Paul Wood

Hezbollah’s exploding pagers are just the start

The remains of an exploded pager following a blast in Beirut (Getty) 
issue 21 September 2024

Paul Wood has narrated this article for you to listen to.

Israel’s security cabinet met in a bunker in the ministry of defence in Tel Aviv on Monday night. The main item on the agenda was Hezbollah, the Lebanese militia whose missiles and rockets have forced tens of thousands of Israelis from their homes in the north. The meeting lasted into the early hours of Tuesday. At 2.26 a.m., the Prime Minister’s office issued a statement saying Israel’s war aims had been ‘updated’ – no longer just destroying Hamas in the south, but also the safe return home of everyone in the north. ‘Israel will continue to act to implement this objective.’ This seemed like a bland restatement of existing policy and didn’t excite much interest. But at 3.30 p.m. that same day, all over Lebanon thousands of pagers belonging to members of Hezbollah buzzed with the same message at exactly the same moment – and then exploded. 

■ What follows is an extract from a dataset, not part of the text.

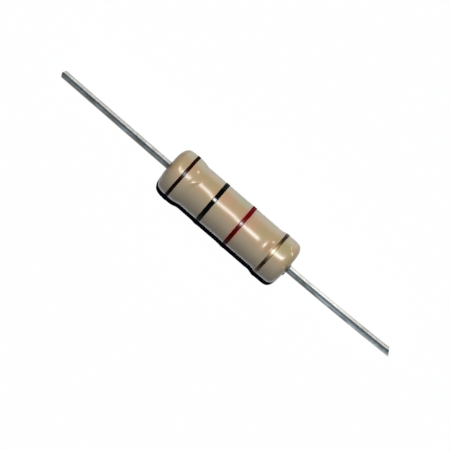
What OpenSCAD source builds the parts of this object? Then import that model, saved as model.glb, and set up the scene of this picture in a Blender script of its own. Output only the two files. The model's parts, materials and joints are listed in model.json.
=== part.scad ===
// Axial carbon-film resistor, 2 W size, four colour bands.
// X runs along the leads towards the gold band, Z is up, and the origin is the middle of the body.
// All sizes are in millimetres.

/* [Ceramic rod] */
// Length of the ceramic rod
rod_len = 14.4; // [12:0.1:20]
// Diameter of the ceramic rod
rod_d = 4.2; // [3:0.1:6]
// Rounding of the rod's end edges
rod_edge_r = 0.6; // [0.3:0.05:0.8]

/* [Carbon film] */
// Thickness of the carbon film, thicker than life so that it can be seen
film_t = 0.03; // [0.02:0.01:0.06]
// Turns of the spiral groove that sets the resistance
groove_turns = 5; // [2:0.5:8]
// Width of the groove, measured along the rod
groove_w = 0.35; // [0.2:0.05:0.6]
// Depth of the groove below the rod's surface
groove_depth = 0.05; // [0.03:0.01:0.1]
// Uncut film between the groove's end and the edge of each cap
groove_margin = 0.9; // [0.4:0.1:1.5]

/* [End caps] */
// Sheet thickness of the pressed steel caps
cap_t = 0.22; // [0.15:0.01:0.28]
// Length of filmed rod that each cap grips
cap_grip = 2; // [1.7:0.05:2.4]

/* [Leads] */
// Diameter of the tinned wire
lead_d = 0.78; // [0.5:0.01:1]
// Length of the left lead outside the coating
left_lead_len = 14; // [5:0.1:30]
// Length of the right lead outside the coating
right_lead_len = 13.2; // [5:0.1:30]
// Lean of the right lead towards +Y, in degrees
right_lead_lean = 1.4; // [0:0.1:3]
// Diameter of the weld that joins a lead to its cap
weld_d = 1.3; // [1.1:0.05:1.6]
// Height of that weld
weld_h = 0.2; // [0.1:0.01:0.28]
// Chamfer of a lead's cut end
tip_chamfer = 0.06; // [0.02:0.01:0.12]

/* [Coating] */
// Thickness of the lacquer on the film, at the waist
coat_on_film = 0.245; // [0.2:0.005:0.35]
// Thickness of the lacquer on the round of the caps
coat_on_cap = 0.2; // [0.12:0.01:0.35]
// Thickness of the lacquer on the end face of the caps
coat_on_end = 0.3; // [0.3:0.01:0.5]
// Length of the left end's rounding along the body
left_dome_len = 1.6; // [1.2:0.05:1.7]
// Squareness of the left end's rounding, where 2 is an ellipse
left_dome_power = 3.2; // [2.6:0.1:4.5]
// Length of the right end's rounding along the body
right_dome_len = 1.35; // [1.1:0.05:1.6]
// Squareness of the right end's rounding, where 2 is an ellipse
right_dome_power = 3.4; // [2.6:0.1:4.5]
// Length of the slope from each bulge to the waist
shoulder_len = 0.8; // [0.5:0.05:1]
// How far the middle of the left slope lies past the cap's edge
left_slump = 0.35; // [0:0.01:0.6]
// How far the middle of the right slope lies past the cap's edge
right_slump = 0.08; // [0:0.01:0.6]
// Radius of the lacquer's climb up the left lead
left_fillet_r = 0.2; // [0.1:0.01:0.5]
// Radius of the lacquer's climb up the right lead
right_fillet_r = 0.35; // [0.1:0.01:0.5]
// Thickness of the lacquer where that climb ends
fillet_lip = 0.04; // [0.04:0.01:0.1]

/* [Colour bands] */
// Thickness of the band paint
paint_t = 0.04; // [0.02:0.01:0.08]
// Middle of the brown band, from the left end of the body
brown_from_end = 1.67; // [1.6:0.01:2]
// Width of the brown band
brown_w = 0.33; // [0.2:0.01:0.6]
// Slant of the brown band, in degrees
brown_skew = 1.1; // [0:0.1:4]
// Middle of the black band, from the middle of the body
black_x = -2.13; // [-3:0.01:-1]
// Width of the black band
black_w = 0.45; // [0.2:0.01:0.8]
// Middle of the red band, from the middle of the body
red_x = 1.4; // [0.6:0.01:3]
// Width of the red band
red_w = 0.42; // [0.2:0.01:0.8]
// Middle of the gold band, from the right end of the body
gold_from_end = 2.19; // [1.9:0.01:2.6]
// Width of the gold band
gold_w = 0.35; // [0.2:0.01:0.6]
// Slant of the gold band, in degrees
gold_skew = 1.9; // [0:0.1:4]

/* [Hidden] */

round_steps = 64;     // facets round the body
edge_steps = 6;       // facets of a rounded edge
dome_steps = 12;      // facets from an end face to its bulge
shoulder_steps = 8;   // facets of a slope
fillet_steps = 4;     // facets of the lacquer's climb up a lead
groove_steps = 30;    // sections of the groove in one turn
groove_clear = 0.12;  // how far the groove's cutter stands out of the film
weld_rim = 0.05;      // height of the weld's upright rim
weld_root = 0.1;      // how far a lead is drawn below its cap's face before it is cut flush

rod_r = rod_d / 2;
film_r = rod_r + film_t;
cap_r = film_r + cap_t;
bulge_r = cap_r + coat_on_cap;
waist_r = film_r + coat_on_film;
lead_r = lead_d / 2;
weld_r = weld_d / 2;
exit_r = lead_r + fillet_lip;

rod_half = rod_len / 2;
film_half = rod_half + film_t;
cap_face = film_half + cap_t;
cap_edge = film_half - cap_grip;
body_half = cap_face + coat_on_end;
film_edge_r = rod_edge_r + film_t;
cap_corner_r = film_edge_r + cap_t;
brown_x = brown_from_end - body_half;
gold_x = body_half - gold_from_end;
beyond = 2 * body_half;  // longer and wider than any piece of the body

function reversed(points) = [for (i = [len(points) - 1 : -1 : 0]) points[i]];
function mirrored(points) = [for (p = points) [p[0], -p[1]]];
function eased(u) = u * u * (3 - 2 * u);

// Half of a round bar's outline with one rounded edge, as [radius, place], from the axis outwards
function rounded_end(radius, half, edge) = concat(
    [[0, half]],
    [for (i = [0 : edge_steps]) let (a = 90 * i / edge_steps)
        [radius - edge * (1 - sin(a)), half - edge * (1 - cos(a))]]);

function bar_outline(radius, half, edge) =
    concat(rounded_end(radius, half, edge), reversed(mirrored(rounded_end(radius, half, edge))));

// Half of the lacquer's outline: climb up the lead, end dome, bulge, and slope down to the waist
function coat_end(fillet, dome_len, power, slump) =
    let (start = asin(pow((exit_r + fillet) / bulge_r, power / 2)),
         slope_start = cap_edge - slump + shoulder_len / 2)
    concat(
        [[0, body_half + fillet]],
        [for (i = [0 : fillet_steps]) let (a = 90 * i / fillet_steps)
            [exit_r + fillet * (1 - cos(a)), body_half + fillet * (1 - sin(a))]],
        [for (i = [1 : dome_steps]) let (a = 90 - (90 - start) * (1 - i / dome_steps))
            [bulge_r * pow(sin(a), 2 / power), body_half - dome_len * (1 - pow(cos(a), 2 / power))]],
        [for (i = [0 : shoulder_steps]) let (u = i / shoulder_steps)
            [bulge_r - (bulge_r - waist_r) * eased(u), slope_start - shoulder_len * u]]);

left_coat_end = mirrored(coat_end(left_fillet_r, left_dome_len, left_dome_power, left_slump));
right_coat_end = coat_end(right_fillet_r, right_dome_len, right_dome_power, right_slump);
coat_outline = concat(right_coat_end, reversed(left_coat_end));

// Turns an outline of [radius, place] points about the X axis
module turned(outline) {
    rotate([0, 90, 0]) rotate_extrude($fn = round_steps) polygon(outline);
}

// The spiral groove's cutter: a square ribbon wound about the X axis between the caps
module groove_cutter() {
    first = -(cap_edge - groove_margin) + groove_w / 2;
    travel = -2 * first;
    sections = round(groove_turns * groove_steps);
    inner = rod_r - groove_depth;
    outer = film_r + groove_clear;
    corners = [[inner, -groove_w / 2], [inner, groove_w / 2], [outer, groove_w / 2], [outer, -groove_w / 2]];
    points = [for (i = [0 : sections], c = corners) let (a = 360 * i / groove_steps)
        [first + travel * i / sections + c[1], c[0] * cos(a), c[0] * sin(a)]];
    sides = [for (i = [0 : sections - 1], k = [0 : 3]) let (a = 4 * i + k, b = 4 * i + (k + 1) % 4)
        each [[a, a + 4, b], [b, a + 4, b + 4]]];
    last = 4 * sections;
    polyhedron(points, concat([[0, 1, 2, 3]], sides, [[last + 3, last + 2, last + 1, last]]));
}

// The rod with its film on, and the groove through both
module grooved_core() {
    difference() {
        turned(bar_outline(film_r, film_half, film_edge_r));
        groove_cutter();
    }
}

module ceramic_rod() {
    color("#ece7da") difference() {
        turned(bar_outline(rod_r, rod_half, rod_edge_r));
        groove_cutter();
    }
}

module carbon_film() {
    color("#2e2c2f") difference() {
        turned(bar_outline(film_r, film_half, film_edge_r));
        turned(bar_outline(rod_r, rod_half, rod_edge_r));
        groove_cutter();
    }
}

// A cap as a plug with no hollow, which is the room that it takes in the lacquer
module cap_plug() {
    turned(concat(rounded_end(cap_r, cap_face, cap_corner_r), [[cap_r, cap_edge], [0, cap_edge]]));
}

module cap() {
    turned(concat(
        rounded_end(cap_r, cap_face, cap_corner_r),
        [[cap_r, cap_edge], [film_r, cap_edge]],
        reversed(rounded_end(film_r, film_half, film_edge_r))));
}

module left_cap() {
    color("#c3c4c2") mirror([1, 0, 0]) cap();
}

module right_cap() {
    color("#c3c4c2") cap();
}

// A lead with its weld and its cut end, drawn a little below its cap's face
module lead_blank(length, lean) {
    tip = coat_on_end + length;
    translate([cap_face, 0, 0]) rotate([0, 0, lean])
        turned([[0, -weld_root], [weld_r, -weld_root], [weld_r, weld_rim], [lead_r, weld_h],
                [lead_r, tip - tip_chamfer], [lead_r - tip_chamfer, tip], [0, tip]]);
}

// The lean starts at the weld, whose foot is flat on the cap
module lead(length, lean) {
    difference() {
        lead_blank(length, lean);
        translate([cap_face - beyond, -beyond / 2, -beyond / 2]) cube(beyond);
    }
}

module left_lead() {
    color("#b6bcbe") mirror([1, 0, 0]) lead(left_lead_len, 0);
}

module right_lead() {
    color("#b6bcbe") lead(right_lead_len, right_lead_lean);
}

module coating() {
    color("#b39a7a") difference() {
        turned(coat_outline);
        grooved_core();
        cap_plug();
        mirror([1, 0, 0]) cap_plug();
        lead_blank(right_lead_len, right_lead_lean);
        mirror([1, 0, 0]) lead_blank(left_lead_len, 0);
    }
}

// The part of the lacquer's outline that paint can lie on, as a skin of the paint's thickness
module paint_skin() {
    under = [for (p = coat_outline) if (p[0] > bulge_r / 2) p];
    over = [for (p = under) [p[0] + paint_t, p[1]]];
    turned(concat(over, reversed(under)));
}

module band(place, width, skew) {
    intersection() {
        paint_skin();
        translate([place, 0, 0]) rotate([0, 0, -skew]) cube([width, beyond, beyond], center = true);
    }
}

module brown_band() {
    color("#431a0c") band(brown_x, brown_w, brown_skew);
}

module black_band() {
    color("#0c0a0c") band(black_x, black_w, 0);
}

module red_band() {
    color("#a01420") band(red_x, red_w, 0);
}

module gold_band() {
    color("#9a7440") band(gold_x, gold_w, gold_skew);
}

ceramic_rod();
carbon_film();
left_cap();
right_cap();
left_lead();
right_lead();
coating();
brown_band();
black_band();
red_band();
gold_band();
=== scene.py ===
"""Looks of an axial resistor: lacquered body, painted bands and tinned leads on a pale studio floor.

Lengths are in metres and angles in radians, in the part's own frame: +X runs along the leads towards
the gold band, +Z is up, and the origin is the middle of the body. A turn is an angle about the X axis,
from +Z towards +Y. The scale of a noise is in waves per metre, and a span is a pair of values between
which something fades from none to full.
"""

from __future__ import annotations

import json
import logging
import math
from bisect import bisect_left
from dataclasses import dataclass, field
from enum import Enum

import bmesh
import bpy
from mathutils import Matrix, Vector, noise


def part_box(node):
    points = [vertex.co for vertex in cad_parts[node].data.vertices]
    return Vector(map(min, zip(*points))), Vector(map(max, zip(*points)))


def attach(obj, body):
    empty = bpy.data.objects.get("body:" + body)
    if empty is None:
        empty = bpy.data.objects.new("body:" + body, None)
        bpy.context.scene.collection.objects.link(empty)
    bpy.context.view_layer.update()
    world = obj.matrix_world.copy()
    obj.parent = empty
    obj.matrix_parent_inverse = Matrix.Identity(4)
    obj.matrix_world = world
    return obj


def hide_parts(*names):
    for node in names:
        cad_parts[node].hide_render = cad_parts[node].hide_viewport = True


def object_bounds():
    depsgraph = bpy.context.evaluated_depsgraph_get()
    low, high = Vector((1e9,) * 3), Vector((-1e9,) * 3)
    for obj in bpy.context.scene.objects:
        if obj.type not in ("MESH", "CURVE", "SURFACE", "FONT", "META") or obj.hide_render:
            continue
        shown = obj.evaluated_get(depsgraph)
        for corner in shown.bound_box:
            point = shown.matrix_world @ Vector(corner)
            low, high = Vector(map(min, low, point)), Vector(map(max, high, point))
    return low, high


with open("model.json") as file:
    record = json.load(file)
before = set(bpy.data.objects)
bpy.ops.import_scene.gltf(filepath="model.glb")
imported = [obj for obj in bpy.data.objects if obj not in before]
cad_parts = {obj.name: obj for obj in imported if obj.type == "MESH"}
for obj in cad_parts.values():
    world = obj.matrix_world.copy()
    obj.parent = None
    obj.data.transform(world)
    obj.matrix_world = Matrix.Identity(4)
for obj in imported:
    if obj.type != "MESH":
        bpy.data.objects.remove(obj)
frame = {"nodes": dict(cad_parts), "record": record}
cad_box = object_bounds()

Colour = tuple[float, float, float, float]
Span = tuple[float, float]
Way = tuple[float, float, float]
Outline = list[tuple[float, float]]


def shade(red: float, green: float, blue: float) -> Colour:
    """An opaque colour."""
    return (red, green, blue, 1.0)


MM = 0.001
TAU = 2 * math.pi
BODY = "root"
TIN_T = 0.022 * MM  # tin on the drawn wire
CREST_Y = 0.3 * MM  # place across the body of the line that faces the key lamp
X_AXIS = Vector((1.0, 0.0, 0.0))
Y_AXIS = Vector((0.0, 1.0, 0.0))
WHITE = shade(1.0, 1.0, 1.0)
BLACK = shade(0.0, 0.0, 0.0)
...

The message of the pager blasts was: we can get you anywhere

Israeli journalists were spun by some officials that this was a carefully calibrated step to restore deterrence on the northern border: this wasn’t the first move in an Israeli invasion of Lebanon. Hezbollah doesn’t see it that way. Its leader, Sheikh Hassan Nasrallah, reportedly issued an order for a general mobilisation. His organisation was in chaos, and humiliated; the message from the Israelis: we can get you anywhere. A Hezbollah MP, Ali Ammar, had a son ‘martyred’ in the pager explosions. He told Lebanese television: ‘War has two kinds of days, one day for us, one for the enemy… let the Israeli enemy know that no matter their deceit and trickery, we will have our day.’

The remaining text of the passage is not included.